Academic journal article
By Edmonds, Curtis D.
The Review of Litigation , Vol. 20, No. 3
The Americans with Disabilities Act of 1990 ("ADA")1 was passed to combat discrimination against people with disabilities in a wide range of areas, including "employment, housing, public accommodations, education, transportation, communication, recreation, institutionalization, health services, voting, and access to public services."2 The ADA provides specific directions to employers, communications entities, and transportation providers, among others, on how to best accommodate citizens with disabilities.3 However, nothing in the ADA, and little in its implementing regulations, specifically directs health care providers how to best remove the barriers that impede access to health care and employment in the health care field for Americans with disabilities.4
ADA litigation involving hospitals and health care providers covers many of the same issues as litigation involving other entities covered by the ADA. However, many of these issues take on a different tone in the health care field. For example, courts take special care to evaluate whether a health care employee's proposed job accommodation will affect patient care. The question of whether an employee poses a "direct threat"5 to third parties is magnified greatly when the employee is directly responsible for patient care. Also, providing effective communication is especially important when conveying information to patients or family members with disabilities in an emergency room.
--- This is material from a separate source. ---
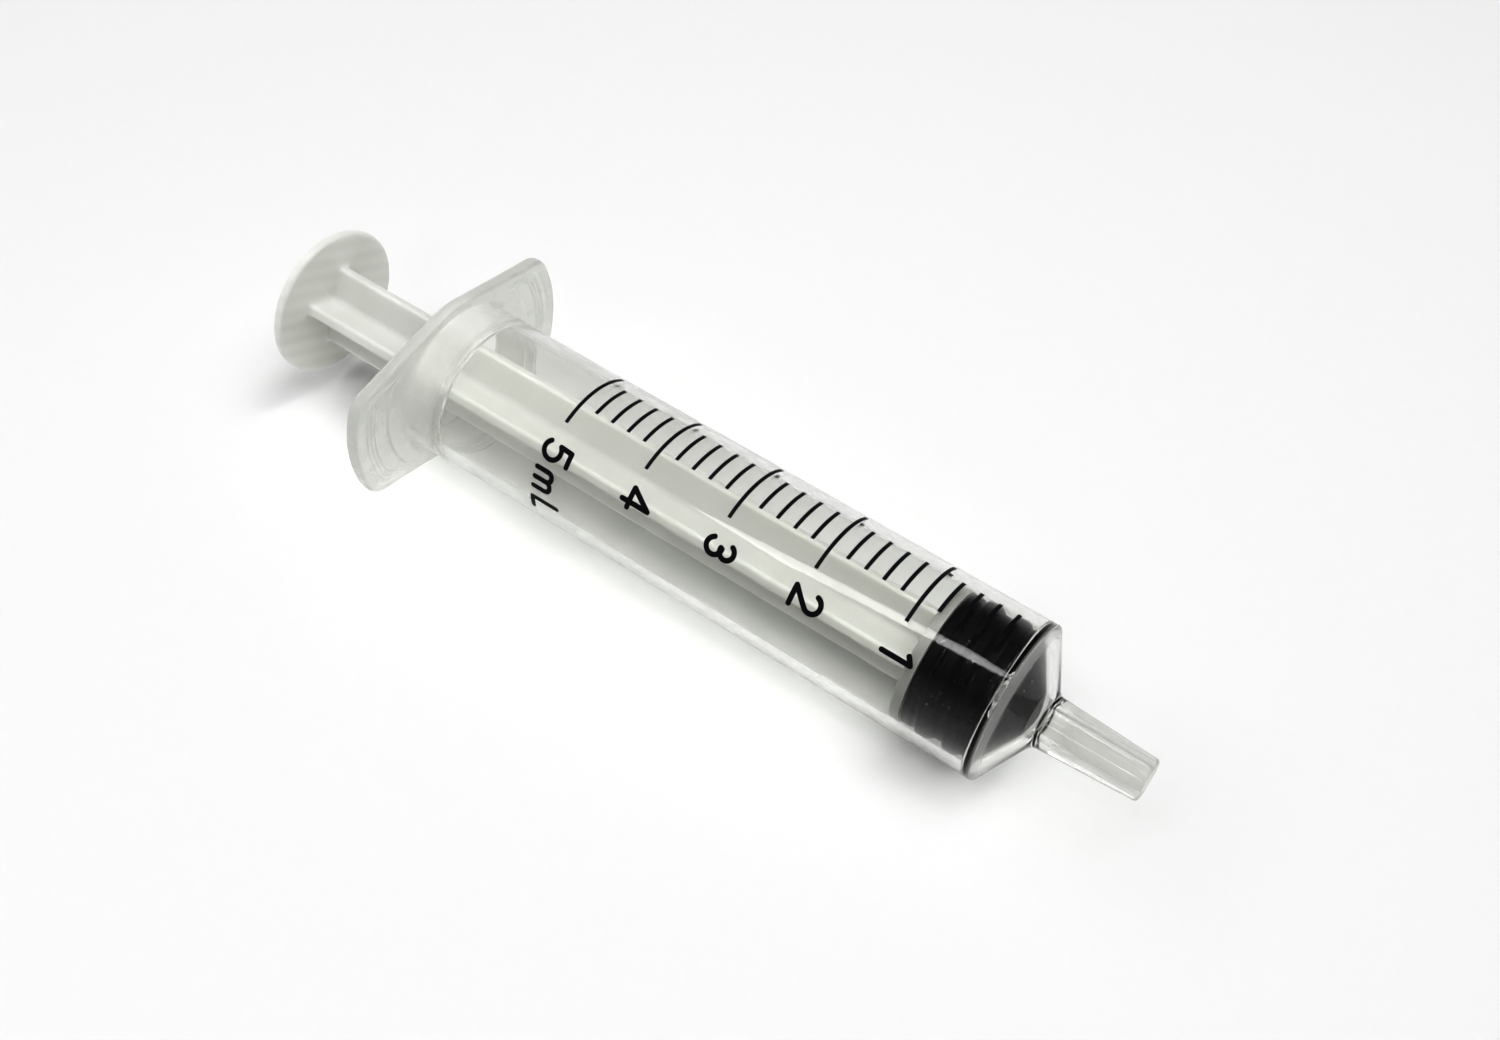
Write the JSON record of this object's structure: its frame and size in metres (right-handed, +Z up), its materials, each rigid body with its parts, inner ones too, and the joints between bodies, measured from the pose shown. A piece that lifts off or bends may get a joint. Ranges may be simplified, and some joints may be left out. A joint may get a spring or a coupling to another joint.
{
  "type": "oral syringe",
  "caption": "Clear graduated oral syringe with finger flange, conical nose and plain tapered nozzle, milky plunger rod and black rubber gasket.",
  "frame": {"origin": "centre of the nozzle's outlet, on the barrel's axis", "axes": "+X along the barrel's axis and out of the nozzle, +Y along the long axis of the finger flange, +Z up out of the flange's flat side, where the scale is printed"},
  "size_m": [0.0862, 0.0264, 0.016],
  "materials": {
    "clear_plastic": "clear polypropylene, polished mould",
    "milky_plastic": "natural polypropylene, translucent, satin",
    "black_rubber": "moulded rubber with a film of silicone oil",
    "black_ink": "pad-printed ink"
  },
  "bodies": {
    "barrel": {"barrel": "clear_plastic", "scale_major_lines": "black_ink", "scale_minor_lines": "black_ink", "scale_numerals": "black_ink"},
    "gasket": {"gasket": "black_rubber"},
    "plunger_rod": {"plunger_rod": "milky_plastic"}
  },
  "joints": [
    {"name": "plunger_slide", "type": "slide", "parent": "barrel", "child": "gasket", "axis": [-1, 0, 0], "range_m": [0, 0.0468]},
    {"name": "rod_turn", "type": "hinge", "parent": "gasket", "child": "plunger_rod", "pos_m": [-0.0186, 0, 0], "axis": [1, 0, 0], "continuous": true}
  ]
}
This Article surveys four emerging issues that have become common in ADA litigation against health care providers. First, the Article discusses issues regarding a health care employer's duty to provide reasonable accommodations to employees with disabilities. Second, it explores problems hospitals face in dealing with employees with disabilities who may pose a direct threat to patients. Third, it discusses the duty to provide "effective communication"6 to patients or family members with disabilities, especially those who are deaf or hard of hearing. Fourth, it discusses whether hospitals must provide employment accommodations to independent contract providers. Finally, this Article concludes by discussing the need to balance the responsibility of ADA compliance with the responsibility of patient care.
II. Reasonable Accommodation Issues
Title I of the ADA makes employers responsible for providing "reasonable accommodations to the known physical or mental limitations of an otherwise qualified individual with a disability who is an applicant or employee."7 The Equal Opportunity Employment Commission ("EEOC"), the federal agency in charge of drafting regulations to implement Title I, defines "reasonable accommodation" as "any change in the work environment or in the way things are customarily done that enables an individual with a disability to enjoy equal employment opportunities."8 Examples of reasonable accommodations include: making existing facilities accessible, restructuring jobs, modifying work schedules, reassigning an employee with a disability to a vacant position, providing assistive technology devices, modifying examinations or policies, and providing qualified sign language interpreters or readers.9 However, an employer is not required to provide an accommodation that would create an "undue hardship" for it.10
This Section will discuss four of the most commonly litigated reasonable accommodation issues in the health care industry. First, it will focus on cases in which employees with disabilities experienced difficulty lifting patients and requested accommodations. Second, it will review cases in which employees requested leave or schedule changes as accommodations. Third, it will discuss the problems involved with reassigning an employee to a new job as an accommodation. Fourth, it will examine cases involving the restructuring of health care jobs, particularly those involving the reassignment of patient caseloads.